→ **GIVEN INFORMATION**:
******************************
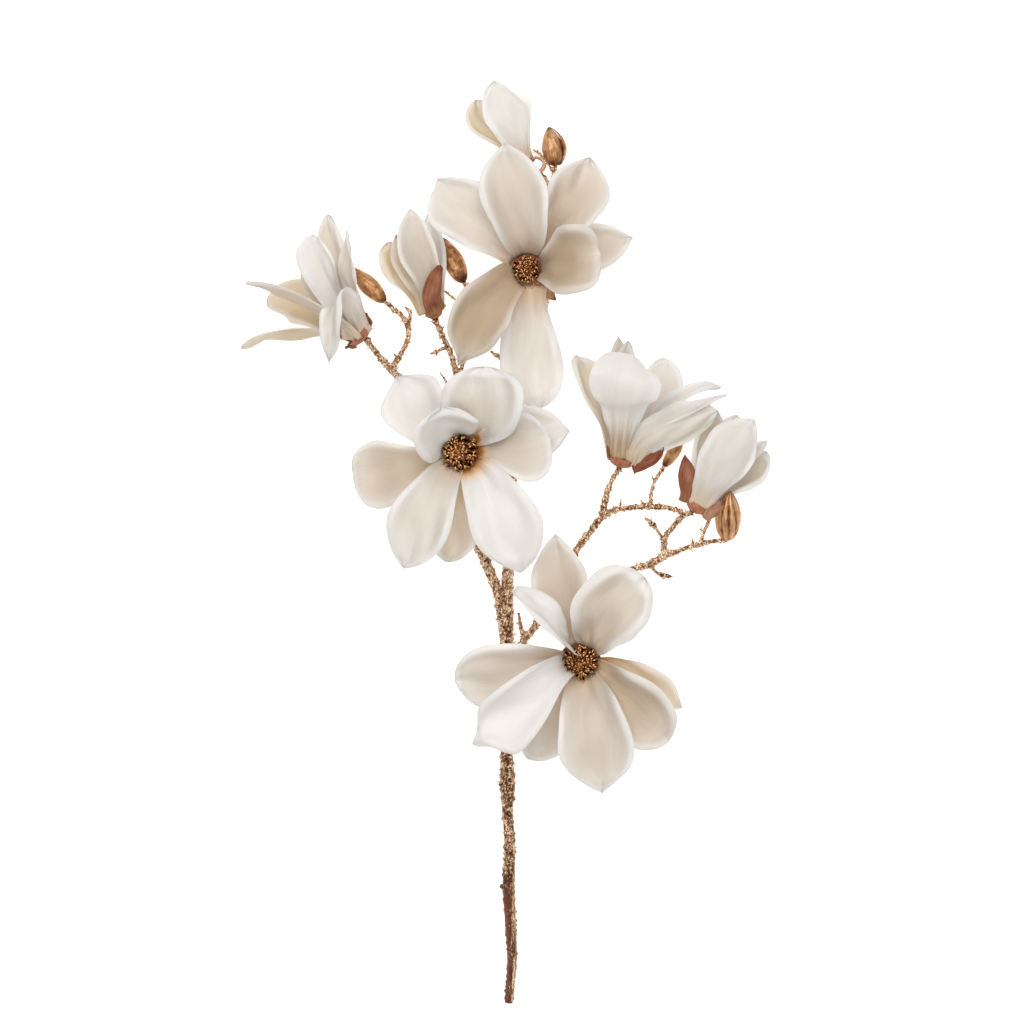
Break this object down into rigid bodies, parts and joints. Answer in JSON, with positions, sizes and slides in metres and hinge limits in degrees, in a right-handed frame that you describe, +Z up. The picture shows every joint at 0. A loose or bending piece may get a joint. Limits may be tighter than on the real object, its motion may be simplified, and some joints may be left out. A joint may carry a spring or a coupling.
{
  "type": "magnolia branch",
  "caption": "Decorative magnolia branch with cream fabric blossoms, gilt buds and a knobbly bronze-gold stem, lying flat on a surface.",
  "frame": {"origin": "on the surface, under the middle of the branch's bounding box", "axes": "+Y along the stem from its cut end to the top blossom, +X to the right when seen from above with the cut end nearest, +Z up from the surface"},
  "size_m": [0.483, 0.8384, 0.1273],
  "materials": {
    "petal": "matte",
    "bract": "matte",
    "bark": "satin",
    "bud": "satin",
    "stamen": "satin"
  },
  "bodies": {
    "root": {"main_stem": "bark", "left_branch": "bark", "right_branch": "bark", "bud_left": "bud", "bud_middle": "bud", "bud_crown": "bud", "bud_right": "bud", "bud_low": "bud", "top_stamens": "stamen", "middle_stamens": "stamen", "lower_stamens": "stamen", "left_calyx": "bract", "upper_left_calyx": "bract", "right_calyx": "bract", "far_right_calyx": "bract", "top_petal_1": "petal", "top_petal_2": "petal", "top_petal_3": "petal", "top_petal_4": "petal", "top_petal_5": "petal", "top_petal_6": "petal", "top_petal_7": "petal", "middle_petal_1": "petal", "middle_petal_2": "petal", "middle_petal_3": "petal", "middle_petal_4": "petal", "middle_petal_5": "petal", "middle_petal_6": "petal", "middle_petal_7": "petal", "middle_petal_8": "petal", "middle_petal_9": "petal", "lower_petal_1": "petal", "lower_petal_2": "petal", "lower_petal_3": "petal", "lower_petal_4": "petal", "lower_petal_5": "petal", "lower_petal_6": "petal", "lower_petal_7": "petal", "lower_petal_8": "petal", "lower_petal_9": "petal", "left_petal_1": "petal", "left_petal_2": "petal", "left_petal_3": "petal", "left_petal_4": "petal", "left_petal_5": "petal", "left_petal_6": "petal", "upper_left_petal_1": "petal", "upper_left_petal_2": "petal", "upper_left_petal_3": "petal", "crown_petal_1": "petal", "crown_petal_2": "petal", "right_petal_1": "petal", "right_petal_2": "petal", "right_petal_3": "petal", "right_petal_5": "petal", "right_petal_6": "petal", "right_petal_7": "petal", "far_right_petal_1": "petal", "far_right_petal_2": "petal", "far_right_petal_3": "petal"}
  },
  "joints": []
}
******************************
→ **EXERCISE**:
Word for word, quote all of the data above.

→ **TASK SOLUTION**:
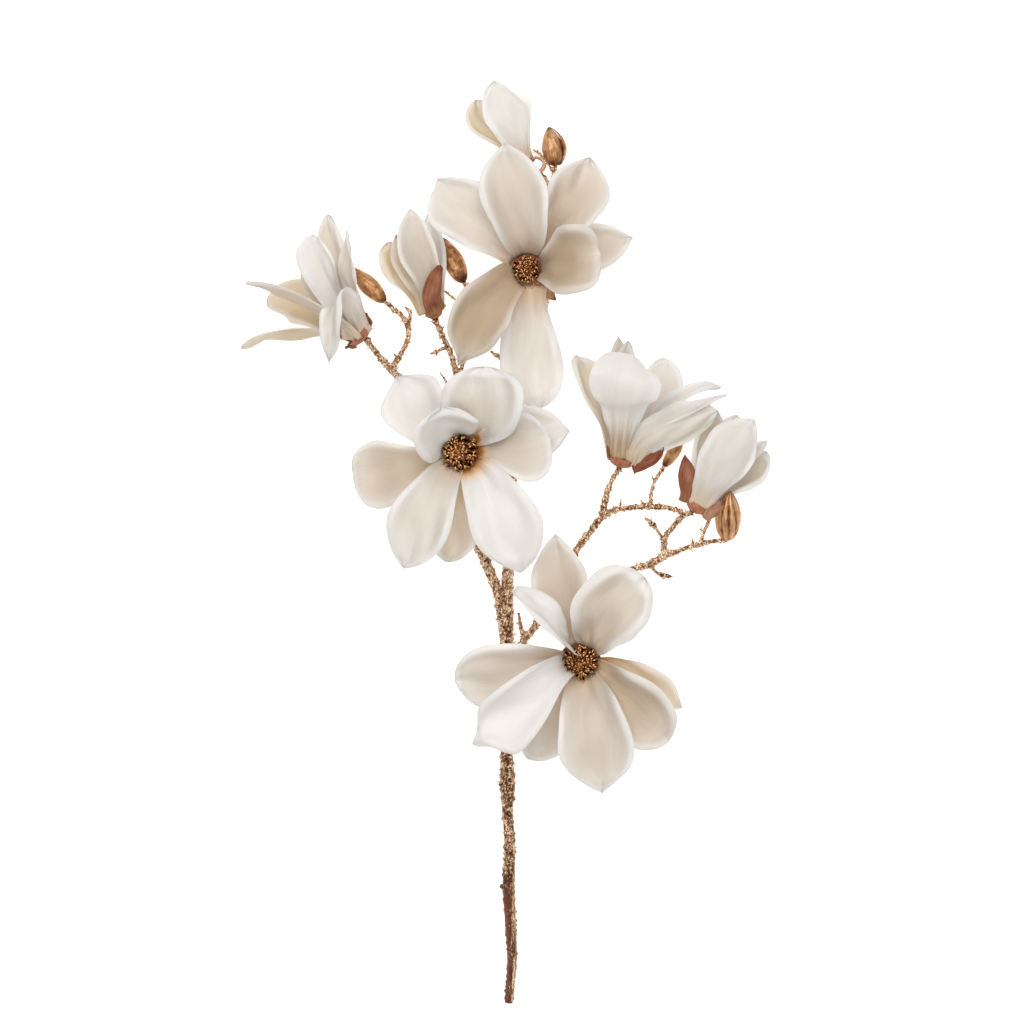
Break this object down into rigid bodies, parts and joints. Answer in JSON, with positions, sizes and slides in metres and hinge limits in degrees, in a right-handed frame that you describe, +Z up. The picture shows every joint at 0. A loose or bending piece may get a joint. Limits may be tighter than on the real object, its motion may be simplified, and some joints may be left out. A joint may carry a spring or a coupling.
{
  "type": "magnolia branch",
  "caption": "Decorative magnolia branch with cream fabric blossoms, gilt buds and a knobbly bronze-gold stem, lying flat on a surface.",
  "frame": {"origin": "on the surface, under the middle of the branch's bounding box", "axes": "+Y along the stem from its cut end to the top blossom, +X to the right when seen from above with the cut end nearest, +Z up from the surface"},
  "size_m": [0.483, 0.8384, 0.1273],
  "materials": {
    "petal": "matte",
    "bract": "matte",
    "bark": "satin",
    "bud": "satin",
    "stamen": "satin"
  },
  "bodies": {
    "root": {"main_stem": "bark", "left_branch": "bark", "right_branch": "bark", "bud_left": "bud", "bud_middle": "bud", "bud_crown": "bud", "bud_right": "bud", "bud_low": "bud", "top_stamens": "stamen", "middle_stamens": "stamen", "lower_stamens": "stamen", "left_calyx": "bract", "upper_left_calyx": "bract", "right_calyx": "bract", "far_right_calyx": "bract", "top_petal_1": "petal", "top_petal_2": "petal", "top_petal_3": "petal", "top_petal_4": "petal", "top_petal_5": "petal", "top_petal_6": "petal", "top_petal_7": "petal", "middle_petal_1": "petal", "middle_petal_2": "petal", "middle_petal_3": "petal", "middle_petal_4": "petal", "middle_petal_5": "petal", "middle_petal_6": "petal", "middle_petal_7": "petal", "middle_petal_8": "petal", "middle_petal_9": "petal", "lower_petal_1": "petal", "lower_petal_2": "petal", "lower_petal_3": "petal", "lower_petal_4": "petal", "lower_petal_5": "petal", "lower_petal_6": "petal", "lower_petal_7": "petal", "lower_petal_8": "petal", "lower_petal_9": "petal", "left_petal_1": "petal", "left_petal_2": "petal", "left_petal_3": "petal", "left_petal_4": "petal", "left_petal_5": "petal", "left_petal_6": "petal", "upper_left_petal_1": "petal", "upper_left_petal_2": "petal", "upper_left_petal_3": "petal", "crown_petal_1": "petal", "crown_petal_2": "petal", "right_petal_1": "petal", "right_petal_2": "petal", "right_petal_3": "petal", "right_petal_5": "petal", "right_petal_6": "petal", "right_petal_7": "petal", "far_right_petal_1": "petal", "far_right_petal_2": "petal", "far_right_petal_3": "petal"}
  },
  "joints": []
}